Jestem małom dzieffczynką, która gdzieś podskurnie czuje, że nazywana jest (lub kiedyś była) krecikiem. Może to moje przezwisko, pseudonim, imię, naprawdę nie wiem. Łobudziłam się dziś ze snu i nie wiem gdzie jestem, może to teraz ja śnić, a łobudzę się dopiero po snu zakończeniu. Nawet wolałabym się łobudzić, bo ten sen (jeśli jest snem) wcale mi się nie podoba, okienko mam brudne, a drzwi to wcale nie mam. Co to za życie, bez drzwi! Przecież drzwi to moje okno na świat!


Kret bardzo się wzburzył podczas pisania, ale ostatnie zdanie uratowało go. Było tak zabawne, że mimowolnie zaczął się śmiać i dobry humor od razu do niego wrócił, albo raczej pojawił się po raz pierwszy. W takim oto uchachanym humorze kontynuował:

Pamiątnicziu drogi mój, pamiętaj com ci napisała. Jak jutro wstanę i znowu nic nie będę pamiętać to wtedy przeczytam co mi masz do powiedzenia i od razu będę mondrzejsza. Przeczytam, że wcześniej tu byłam i że pamiętałam co nieco, tylko zapomniałam podczas snu. Może moja pamięć jest aż tak ulotna! Sam widzisz pamiątniczku, żeś jest moim jedynym ratunkiem, spisuj się dobrze i rzycz mi miłej nocy. Teraz idem spać i niech jutrzejszy dzień będzie lepszy.

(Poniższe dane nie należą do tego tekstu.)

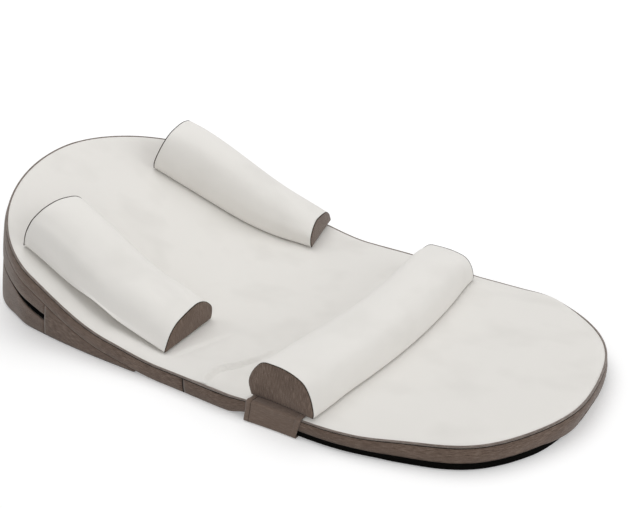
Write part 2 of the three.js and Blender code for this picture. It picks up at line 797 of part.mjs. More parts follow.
function strapSection(tuckX, halfWidth, runLow, thicker) {
  const topX = halfWidth + touchGap - strap.topRadius;
  const topH = mat.top + touchGap - strap.topRadius;
  const floorX = halfWidth + touchGap - strap.floorRadius;
  const floorH = runLow + strap.thickness + strap.floorRadius;
  return [
    [tuckX, topH + strap.topRadius + thicker],
    ...arcPoints(topX, topH, strap.topRadius + thicker, Math.PI / 2, 0),
    ...arcPoints(floorX, floorH, strap.floorRadius + thicker, 0, -Math.PI / 2),
    [-strap.overlap, runLow + strap.thickness - thicker],
  ];
}

function strapHalf(sign, runLow) {
  const steps = Array.from({ length: strapStations + 1 }, (_, k) => k / strapStations - 1 / 2);
  const endX = legLength / 2 + sign * legMiddle;
  const tuckX = endX - strap.tuck;
  return skin(steps.map((share) => {
    const s = strapMiddle + share * strap.width;
    const halfWidth = halfWidthAt(s);
    const inner = strapSection(tuckX, halfWidth, runLow, 0);
    const outer = strapSection(tuckX, halfWidth, runLow, strap.thickness);
    return [...inner, ...outer.reverse()].map(([x, h]) => place(sign * x, s, h));
  }));
}

function closurePatch(low, thickness) {
  const halfX = strap.overlap - touchGap;
  const halfS = strap.width / 2 - strap.patchInset;
  return skin([-halfX, halfX].map((x) => [
    place(x, strapMiddle - halfS, low),
    place(x, strapMiddle - halfS, low + thickness),
    place(x, strapMiddle + halfS, low + thickness),
    place(x, strapMiddle + halfS, low),
  ]));
}

add('leg_strap_right', strapHalf(-1, rightRunLow), greyCloth);
add('leg_strap_left', strapHalf(1, leftRunLow), greyCloth);
add('leg_strap_hook', closurePatch(hookLow, strap.hookThickness), blackCloth);
add('leg_strap_loop', closurePatch(loopLow, strap.loopThickness), blackCloth);

// The origin is on the floor under the middle of the whole part
const bounds = new THREE.Box3().setFromObject(lounger);
const middle = bounds.getCenter(new THREE.Vector3());
lounger.position.set(-middle.x, -middle.y, 0);

export default lounger;
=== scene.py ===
import math

import bmesh
import bpy
import numpy as np
from mathutils import Matrix, Vector


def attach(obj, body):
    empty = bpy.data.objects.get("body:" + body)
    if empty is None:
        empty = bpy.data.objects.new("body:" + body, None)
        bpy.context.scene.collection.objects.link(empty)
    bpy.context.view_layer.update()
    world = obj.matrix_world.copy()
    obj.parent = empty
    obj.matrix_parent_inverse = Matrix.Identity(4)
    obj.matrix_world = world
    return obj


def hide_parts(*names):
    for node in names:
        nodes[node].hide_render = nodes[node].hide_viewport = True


# An infant lounger. Metres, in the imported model's frame: the right side is at -X,
# the head end at +Y. A place on the mat is x across, s along its underside from the foot tip
# and h square to it.
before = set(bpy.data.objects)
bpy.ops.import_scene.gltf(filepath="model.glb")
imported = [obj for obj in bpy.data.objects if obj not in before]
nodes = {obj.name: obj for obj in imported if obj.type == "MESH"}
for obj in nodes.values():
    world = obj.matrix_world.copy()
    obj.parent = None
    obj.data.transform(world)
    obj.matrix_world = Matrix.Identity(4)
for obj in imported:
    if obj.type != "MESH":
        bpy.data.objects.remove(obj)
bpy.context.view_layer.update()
scene = bpy.context.scene
print("frame loaded")

# The photograph's camera
view = {
    "azimuth": -52.403,
    "elevation": 24.27,
    "roll": -1.782,
    "distance": 1.402,
    "target": (0.1745, 0.0575, 0.0),
    "focal": 52.48,
    "sensor": 36.0,
}


def aimCamera():
    azimuth, elevation, roll = (math.radians(view[key]) for key in ("azimuth", "elevation", "roll"))
    level = math.cos(elevation)
    back = Vector((math.sin(azimuth) * level, -math.cos(azimuth) * level, math.sin(elevation)))
    right = Vector((math.cos(azimuth), math.sin(azimuth), 0))
    up = back.cross(right)
    turnedRight = right * math.cos(roll) + up * math.sin(roll)
    turnedUp = up * math.cos(roll) - right * math.sin(roll)
    data = bpy.data.cameras.new("camera")
    data.sensor_width, data.lens = view["sensor"], view["focal"]
    data.clip_start, data.clip_end = 0.05, 30
    camera = bpy.data.objects.new("camera", data)
    turn = Matrix((turnedRight, turnedUp, back)).transposed().to_4x4()
    camera.matrix_world = Matrix.Translation(Vector(view["target"]) + back * view["distance"]) @ turn
    scene.collection.objects.link(camera)
    scene.camera = camera


aimCamera()

# Sizes repeated from the solids
origin = {"x": 0.0037887, "y": 0.4320025}
mat = {
    "width": 0.430,
    "length": 0.855,
    "footAxis": 0.378,
    "headAxis": 0.189,
    "footPower": 2.75,
    "headPower": 1.85,
    "bendStart": 0.434,
    "bendLength": 0.210,
    "headAngle": math.radians(27),
    "underside": 0.007,
    "top": 0.029,
    "seam_shade": 0.393,
}
leg = {
    "length": 0.391,
    "middle": -0.0075,
    "depth": 0.088,
    "height": 0.048,
    "s": 0.2675,
    "bow": 0.0195,
    "seat": 0.0305,
    "farShort": 0.006,
    "low": 0.0015,
    "farLow": 0.0095,
}
strapMiddle = 0.2705
dropStart, dropEnd = 0.306, 0.336
# The mat's edge is drawn in and pressed down by the strap, and wider over the wedge
outline = {"waist": 0.0035, "waistHalf": 0.050, "headGain": 0.005, "gainFrom": 0.380, "gainTo": 0.560}
drop = {"depth": 0.0064, "backFrom": 0.425, "backTo": 0.510}
pressed = {
    "depth": 0.0058,
    "leftDepth": 0.0082,
    "start": 0.070,
    "full": 0.170,
    "innerX": 0.150,
    "outerX": 0.212,
    "dent": 0.0015,
    "dentInner": (0.120, 0.180),
    "dentOuter": (0.2045, 0.2105),
}
askew = {"most": 0.011, "start": 0.100, "full": 0.200, "back": 0.340, "end": 0.430}
bolster = {
    "seat": 0.0306,
    "length": 0.266,
    "footWidth": 0.100,
    "headWidth": 0.097,
    "footHeight": 0.0325,
    "headHeight": 0.0615,
    "crown": 0.011,
    "outerLift": 0.007,
    "midLift": 0.009,
    "footSkew": 0.007,
}
rightPlace = {"sign": -1, "x": 0.1435, "s": 0.578, "turn": 0.0, "extra": 0.0, "crown": 0.0}
leftPlace = {"sign": 1, "x": 0.147, "s": 0.628, "turn": math.radians(13.5), "extra": 0.007, "crown": 0.004}
bendEnd = mat["bendStart"] + mat["bendLength"]
headStart = mat["length"] - mat["headAxis"]


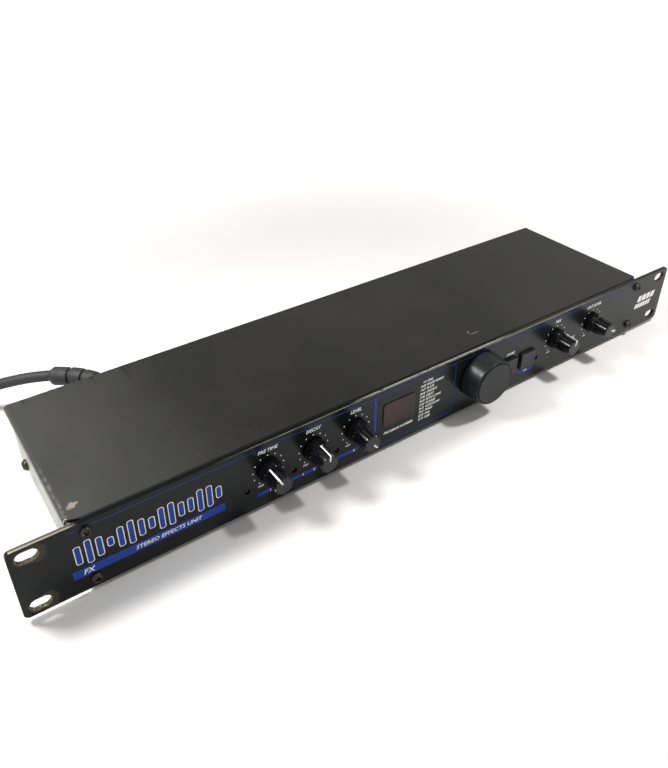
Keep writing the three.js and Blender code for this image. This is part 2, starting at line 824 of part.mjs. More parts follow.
// The boot is a tapered sleeve round the cord, with a flange outside the panel and a bush in it.
function cordBoot() {
  const sleeve = cable(BOOT_PATH, BOOT.tailRadius, BOOT_STEPS, ROUND_SMALL);
  const { bush, bushDepth, flange, flangeDepth, tailRadius, coneRadius, coneEnd } = BOOT;
  const root = turned([
    [0, CASE.back - bushDepth],
    [bush, CASE.back - bushDepth],
    [bush, CASE.back + LAID],
    [flange, CASE.back + LAID],
    [flange, CASE.back + flangeDepth],
    [coneRadius, CASE.back + flangeDepth + 1],
    [tailRadius, CASE.back + coneEnd],
    [0, CASE.back + coneEnd],
  ]).translate(CORD.x, 0, REAR_Z);
  const bore = cable(CORD_PATH, CORD.radius + GAP, CORD_STEPS, ROUND_SMALL);
  return cut(join(sleeve, root), bore);
}

// A moulded mains plug on the cord's free end, with two flat blades.
function mainsPlug() {
  const { length, width, height, cordDepth } = PLUG;
  const body = box([-length, -width / 2, -height / 2], [0, width / 2, height / 2]);
  const blades = [-0.5, 0.5].map((side) =>
    box(
      [-length - BLADE.length, side * BLADE.pitch - BLADE.thickness / 2, -BLADE.width / 2],
      [-length + BLADE.root, side * BLADE.pitch + BLADE.thickness / 2, BLADE.width / 2],
    ),
  );
  const bore = rodZ(0, 0, -cordDepth - GAP, THROUGH, CORD.radius + 2 * GAP).rotateY(Math.PI / 2);
  const [endX, endY, endZ] = CORD_PATH[CORD_PATH.length - 1];
  return cut(join(body, ...blades), bore).translate(endX + cordDepth, endY, endZ);
}

addPart("power_transformer", transformer(), laminations);
addPart("power_cord", powerCord(), blackRubber);
addPart("cord_boot", cordBoot(), blackRubber);
addPart("mains_plug", mainsPlug(), blackRubber);

// ---- Rear sockets ----

const SOCKET_BACK = REAR_PANEL_FRONT - SEAM;
const SOCKET_BASE = BOARD_SURFACE - REAR_Z; // the main board's surface, from a socket's axis

function jack() {
  const half = JACK.body / 2;
  const bodyFront = SOCKET_BACK - JACK.length;
  const body = box([-half, bodyFront, SOCKET_BASE], [half, SOCKET_BACK, half]);
  const bush = rodY(0, 0, SOCKET_BACK - THROUGH, CASE.back + JACK.proud, JACK.bush);
  const nut = rodY(0, 0, CASE.back + LAID, CASE.back + JACK.nutDepth, JACK.nut, 6);
  const bore = rodY(0, 0, bodyFront + JACK.wall, CASE.back + JACK.proud + THROUGH, JACK.bore);
  return cut(join(body, bush, nut), bore);
}

for (const { name, x } of JACKS) {
  addPart(name, jack(), nickel, controlGroup(x, REAR_Z));
}

// Its pin holes lie on the lower half of a circle.
function controlSocket() {
  const { depth, radius, proud, pins, pinRadius, pinCircle, pinDepth } = CONTROL_SOCKET;
  const half = CONTROL_SOCKET.body / 2;
  const body = box([-half, SOCKET_BACK - depth, SOCKET_BASE], [half, SOCKET_BACK, half]);
  const face = rodY(0, 0, SOCKET_BACK - THROUGH, CASE.back + proud, radius);
  const holes = [];
  for (let pin = 0; pin < pins; pin += 1) {
    const angle = -Math.PI + (Math.PI / (pins - 1)) * pin;
    const x = pinCircle * Math.cos(angle);
    const z = pinCircle * Math.sin(angle);
    const holeBack = CASE.back + proud + THROUGH;
    holes.push(rodY(x, z, CASE.back - pinDepth, holeBack, pinRadius, 8));
  }
  return cut(join(body, face), ...holes);
}

addPart("control_socket", controlSocket(), blackPlastic, controlGroup(CONTROL_SOCKET.x, REAR_Z));

// ---- The part: the unit with the left ear's back face at the origin ----

const part = new THREE.Group();
unit.position.set(RACK_SLOT.pitchX / 2, -PANEL.thickness, -PANEL.height / 2);
part.add(unit);

export default part;
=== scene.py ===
"""The looks of a one-unit rack effects unit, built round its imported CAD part."""

import json
import math

import bmesh
import bpy
from mathutils import Matrix, Vector


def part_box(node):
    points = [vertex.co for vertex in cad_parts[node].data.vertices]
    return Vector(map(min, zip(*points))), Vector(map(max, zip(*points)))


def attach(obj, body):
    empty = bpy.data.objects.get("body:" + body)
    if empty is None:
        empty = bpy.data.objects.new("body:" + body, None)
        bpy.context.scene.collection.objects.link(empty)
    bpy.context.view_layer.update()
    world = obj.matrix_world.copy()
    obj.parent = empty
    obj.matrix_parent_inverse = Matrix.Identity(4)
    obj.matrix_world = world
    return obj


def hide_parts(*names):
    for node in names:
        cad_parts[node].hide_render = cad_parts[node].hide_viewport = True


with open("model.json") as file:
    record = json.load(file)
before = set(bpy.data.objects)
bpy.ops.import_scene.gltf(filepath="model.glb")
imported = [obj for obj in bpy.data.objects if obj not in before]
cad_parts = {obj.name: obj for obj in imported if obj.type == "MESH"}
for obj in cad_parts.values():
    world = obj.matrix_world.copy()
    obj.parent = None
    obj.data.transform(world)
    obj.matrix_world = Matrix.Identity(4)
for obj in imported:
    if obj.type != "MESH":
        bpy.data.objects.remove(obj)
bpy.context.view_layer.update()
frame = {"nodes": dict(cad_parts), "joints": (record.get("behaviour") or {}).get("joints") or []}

# ---- Units and places: millimetres from the middle of the front panel's bottom edge ----

MM = 0.001
_panel_low, _panel_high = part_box("front_panel")
PANEL_ORIGIN = Vector(((_panel_low.x + _panel_high.x) / 2, _panel_low.y, _panel_low.z))
TO_PART = Matrix.Translation(PANEL_ORIGIN) @ Matrix.Scale(MM, 4)


def extent_mm(node):
    """A CAD node's lowest corner, highest corner and middle, in mm in the panel's frame."""
    low, high = ((corner - PANEL_ORIGIN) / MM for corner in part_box(node))
    return low, high, (low + high) / 2


def box_mm(node):
    return extent_mm(node)[:2]


def centre_mm(node):
    return extent_mm(node)[2]


PANEL_HALF, PANEL_THICK, PANEL_TOP = box_mm("front_panel")[1]
COVER_HALF, COVER_BACK, COVER_TOP = box_mm("top_cover")[1]
COVER_FRONT, COVER_EDGE = box_mm("top_cover")[0].yz
SIDES_FRONT = COVER_FRONT + 3  # the cover's sides stop further back than its top
TRAY_LOW, TRAY_HIGH = box_mm("chassis_tray")
TABLE = box_mm("foot_front_left")[0].z

POTS = ["time", "decay", "level", "mix", "output"]
BUTTONS = ["store", "bypass"]
JACKS = [f"{way}_jack_{side}" for way in ("input", "output") for side in ("left", "right")]
JACKS.append("footswitch_jack")
TRAVEL = 280  # degrees that a potentiometer turns

# ---- Mesh tools: every shape is made in mm in the panel's frame ----


def curve_corner(points, radius, steps=4):
    """An open profile with each inner corner rounded off."""
    rounded = [tuple(points[0])]
    for before, corner, after in zip(points, points[1:], points[2:]):
        corner = Vector(corner)
        back, ahead = Vector(before) - corner, Vector(after) - corner
        reach = min(radius, 0.45 * back.length, 0.45 * ahead.length)
        start = corner + back.normalized() * reach
        end = corner + ahead.normalized() * reach
        for step in range(steps + 1):
            t = step / steps
            point = start * (1 - t) ** 2 + corner * 2 * t * (1 - t) + end * t * t
            rounded.append(tuple(point))
    rounded.append(tuple(points[-1]))
    return rounded


def add_rings(bm, rings, looped=False):
    """Joins rings of equal length into a skin, with a cap on each end or looped back to its start."""
    rows = [[bm.verts.new(point) for point in ring] for ring in rings]
    for row, following in zip(rows, rows[1:] + rows[:1] if looped else rows[1:]):
        for i in range(len(row)):
            j = (i + 1) % len(row)
            bm.faces.new((row[i], row[j], following[j], following[i]))
    if not looped:
        bm.faces.new(rows[0])
        bm.faces.new(rows[-1])


def turned_rings(profile, sides, x=0, z=0, radius_of=None):
    """Rings about the Y axis through x, z, one for each (radius, y) of a profile.
    radius_of(radius, y, angle) may change the radius round the turn."""
    rings = []
    for radius, y in profile:
        ring = []
        for side in range(sides):
            angle = 2 * math.pi * side / sides
            r = radius_of(radius, y, angle) if radius_of else radius
            ring.append((x + r * math.sin(angle), y, z + r * math.cos(angle)))
        rings.append(ring)
    return rings


def add_turned(bm, profile, sides=64, x=0, z=0, radius_of=None):
    """A solid turned about the Y axis through x, z. The profile runs from end to end."""
    profile = [(max(radius, 0.02), y) for radius, y in profile]
    add_rings(bm, turned_rings(profile, sides, x, z, radius_of))


def add_tube_ring(bm, inner, outer, front, back, chamfer=0.3, sides=48):
    """A short open tube along Y, centred on the Y axis, with its outer back edge chamfered."""
    section = [
        (inner, front), (outer, front), (outer, back - chamfer), (outer - chamfer, back),
        (inner + chamfer / 2, back), (inner, back - chamfer / 2),
    ]
    add_rings(bm, turned_rings(section, sides), looped=True)


def add_prism(bm, outline, axis, low, high):
    """A closed outline drawn square to an axis ('X' or 'Y') and extruded along it."""
    place = {"X": lambda a, b, t: (t, a, b), "Y": lambda a, b, t: (a, t, b)}[axis]
    add_rings(bm, [[place(a, b, t) for a, b in outline] for t in (low, high)])


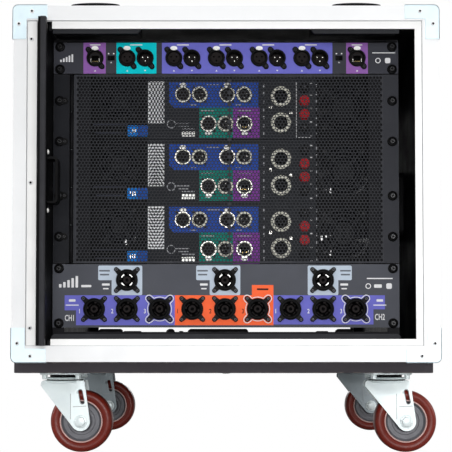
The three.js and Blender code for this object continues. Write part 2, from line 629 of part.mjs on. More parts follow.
// A dished core with a long hub, and a crowned tread moulded round it.
function casterWheel() {
  const bore = AXLE_R + GAP + 0.2;
  const half = [
    [bore, 17.8], [13, 17.8], [14.5, 9], [27, 9], [30.5, 15], [40, WHEEL_HALF_T], [WHEEL_R, 9],
  ];
  const back = half.map(([radius, y]) => [radius, -y]).reverse();
  return turnedY([...half, ...back, half[0]], CASTER_TRAIL, WHEEL_R, 28);
}

const CORNERS = [["front_left", -1, -1], ["front_right", 1, -1], ["rear_left", -1, 1], ["rear_right", 1, 1]];
for (const [corner, sx, sy] of CORNERS) {
  const caster = new THREE.Group();
  caster.position.set(sx * CASTER_X, sy * CASTER_Y, 0);
  shifted.add(caster);
  add(`${corner}_caster_plate`, casterPlate(), MATERIALS.zinc, caster);
  add(`${corner}_caster_fork`, casterFork(), MATERIALS.zinc, caster);
  add(`${corner}_caster_axle`, casterAxle(), MATERIALS.steelBolt, caster);
  add(`${corner}_caster_wheel`, casterWheel(), MATERIALS.tread, caster);
}

export default rack;
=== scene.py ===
"""The looks of a power amplifier rack: three amplifiers in a touring case on swivel casters.

Lengths are millimetres until a piece is made, and x is measured from the middle of the case.
The connector side faces -Y and the fascias face +Y.
"""

import json
import math
import random

import bmesh
import bpy
import numpy as np
from mathutils import Matrix, Vector, geometry

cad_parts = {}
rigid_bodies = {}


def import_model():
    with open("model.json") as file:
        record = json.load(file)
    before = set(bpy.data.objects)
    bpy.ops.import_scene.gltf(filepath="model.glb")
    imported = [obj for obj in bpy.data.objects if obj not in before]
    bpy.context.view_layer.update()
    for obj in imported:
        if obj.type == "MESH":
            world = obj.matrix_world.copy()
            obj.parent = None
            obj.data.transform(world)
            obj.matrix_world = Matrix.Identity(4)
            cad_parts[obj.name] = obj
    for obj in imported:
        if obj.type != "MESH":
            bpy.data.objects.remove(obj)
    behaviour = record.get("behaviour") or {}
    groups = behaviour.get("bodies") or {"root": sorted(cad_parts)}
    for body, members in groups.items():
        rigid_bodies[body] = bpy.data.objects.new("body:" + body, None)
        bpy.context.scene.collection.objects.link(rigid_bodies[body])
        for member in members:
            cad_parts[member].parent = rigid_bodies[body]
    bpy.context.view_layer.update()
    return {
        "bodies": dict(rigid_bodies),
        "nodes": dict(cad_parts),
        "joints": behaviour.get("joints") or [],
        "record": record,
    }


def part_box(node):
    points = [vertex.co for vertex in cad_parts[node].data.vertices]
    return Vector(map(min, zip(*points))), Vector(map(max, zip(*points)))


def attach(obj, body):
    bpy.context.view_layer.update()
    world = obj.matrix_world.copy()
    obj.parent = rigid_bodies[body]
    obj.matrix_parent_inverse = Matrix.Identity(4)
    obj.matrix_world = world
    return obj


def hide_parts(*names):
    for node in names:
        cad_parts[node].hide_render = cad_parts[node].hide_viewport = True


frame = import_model()
RECORD = frame["record"]
MM = 0.001

# ---------------------------------------------------------------- places from the frame


def node_box(node):
    """(x0, x1, y0, y1, z0, z1) of a CAD node."""
    low, high = (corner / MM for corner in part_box(node))
    return low.x - MIDDLE, high.x - MIDDLE, low.y, high.y, low.z, high.z


def opening_centres(stem):
    """(x, z) of the stated openings called stem_1, stem_2 and so on, from left to right."""
    boxes = [o["box_m"] for o in RECORD["physics"]["openings"] if o["name"].startswith(stem)]
    centres = [((low[0] + high[0]) / 2 / MM - MIDDLE, (low[2] + high[2]) / 2 / MM) for low, high in boxes]
    return sorted(centres)


def joint_point(name):
    """A point on that joint's axis."""
    x, y, z = next(j["pos_m"] for j in frame["joints"] if j["name"] == name)
    return x / MM - MIDDLE, y / MM, z / MM


MIDDLE = sum(corner.x
             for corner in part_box("front_edge_frame")) / 2 / MM  # the casters' trail moves the origin
_, HALF, FRONT, _, LOW, HIGH = node_box("front_edge_frame")
REAR = node_box("rear_edge_frame")[3]
INPUT = node_box("input_panel")
OUTPUT = node_box("output_panel")
GRILLE = node_box("grille_door")
LEAF = node_box("grille_hinge_leaf")
AMPS = [node_box(f"amp_{k}_chassis") for k in (1, 2, 3)]
PANEL_T = 3.0
SHEET_T = 2.0
SCREW_PROUD = 4.5
PANEL_Y = INPUT[2] + SCREW_PROUD  # the panels' front faces: their boxes start at the screw heads
PANEL_HALF = 241.3
SCREW_X = 232.5
SCREW_INSET = 6.35
UNIT_GAP = 0.4  # how much shorter a panel is than its rack units, at either end
POST_PROUD = 10.0
AMP_Y = AMPS[0][2] + POST_PROUD  # the amplifiers' connector faces: their boxes start at the binding posts

# ---------------------------------------------------------------- materials


def srgb(red, green, blue):
    """A colour given as 0-255 screen values, as linear light."""
    def linear(value):
        value /= 255
        return value / 12.92 if value <= 0.04045 else ((value + 0.055) / 1.055) ** 2.4
    return linear(red), linear(green), linear(blue)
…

Jak napisała tak i zrobiła. Pocałowała kochany pamiętniczek, a sama pomknęła do łóżeczka. Była bardzo zadowolona ze swojej twórczości, a my już wiemy dlaczego poetą nigdy nie zostanie - robi straszne błędy, a i składnia nie grzeszy poprawnością. Nic to, krecikowi się podoba, a przecież tylko on będzie czytał swój sekretny pamiętnik. Niech wiec biedaczyna śpi spokojnie i obudzi się w lepiej wymyślonym świecie.

6 komentarzy:

cuci-ruci pisze...

No dobra, już się obudziłam, co dalej? co dalej? :D

cuci-ruci pisze...

A przeciw nowym bohaterom raczej nic nie będę miała pod warunkiem, że nie będzie wśród nich żadnego pająka.

pieguz pisze...

pająka nie pająka, ale co dalej! :D

Yom pisze...

a ićcie spać obie, pfe
,,,
dalej pojawia się ledzik przemienia się w pająka i wszystko zjada

cuci-ruci pisze...

nie pójdem spać w tym brudzie! obudziłam się, i co się stało? :D

Yom pisze...

fcale się jeszcze nie obudziłaś, kłamiesz!